Tourniquets donated to SFA athletic trainers for ‘Stop the Bleed’ training

Tourniquets donated to SFA athletic trainers for ‘Stop the Bleed’ training

NACOGDOCHES, Texas (KTRE) - Stop the Bleed is a first aid training program motivated by the 2012 tragedy in Sandy Hook. Its goal is to teach the course to as many diversified groups as possible. This week, Stephen F. Austin State University athletic trainers received the knowledge and the tools to go with it.

It makes good sense for them to receive the basic instruction on bleeding control. There is no better teacher than two-time Hall of Fame athletics trainer Sandy Miller, now retired from SFA.

“Take it off. Apply it to your partner,” Miller instructed on tourniquet usage.

Miller is one of a growing number of certified Stop the Bleed instructors. After this training, SFA athletic trainers can do the same anywhere, free of charge.

“You still got to go between the heart and the wound,” Miller reminded on the placement of a tourniquet.

The trainers are learning how to use their new tourniquets to be carried in their first-aid kit from now on. The tools are a donation from the Deep East Texas Regional Advisory Council. Scott Christopher is the chair.
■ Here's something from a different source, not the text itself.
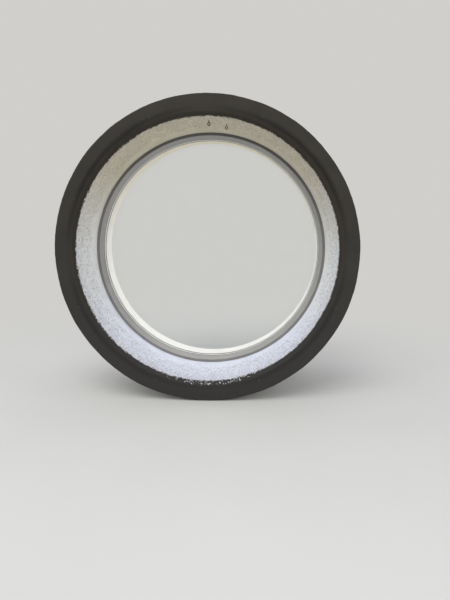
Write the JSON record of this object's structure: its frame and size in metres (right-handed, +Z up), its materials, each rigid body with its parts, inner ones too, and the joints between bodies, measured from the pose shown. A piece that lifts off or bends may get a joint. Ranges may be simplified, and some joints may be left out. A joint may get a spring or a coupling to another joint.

“The goal is to have as many people that we can get trained in the use of these as possible," Christopher said. "The ultimate pie in the sky goal would be that some day, everywhere you see a fire extinguisher on the wall, you would see an automatic external fibrillator and one of these devices, all together.”

Tourniquets can stop uncontrolled bleeding in an emergency situation.

“And it’s gonna get tight. And it’s going to get uncomfortable,” Miller said.

A trainer asked her partner, “Is it uncomfortable?” The answer, “Uh, yeah!!”

Miller assured the trainers, “If it’s uncomfortable, it is working.”

Stop the Bleed training can lead to saved lives.

SFA trainers want to be in the know says lead trainer, Aj Van Valkenburgh.

“And so if we don’t have the tools to be able to do this and have the knowledge to do this through Sandy and you guys and this organization, I don’t think we would be doing ourselves justice and the rest of the population justice,” Van Valkenburgh said.

Trainers hope they'll never be placed in a position to stop the bleed, but if it happens they'll be ready and prepared to help those in need.

Nacogdoches Medical Center is offering two Stop the Bleed courses next week at high schools.

Nacogdoches High School training will be Tuesday, July 30. Training will take place at Center High School the following day.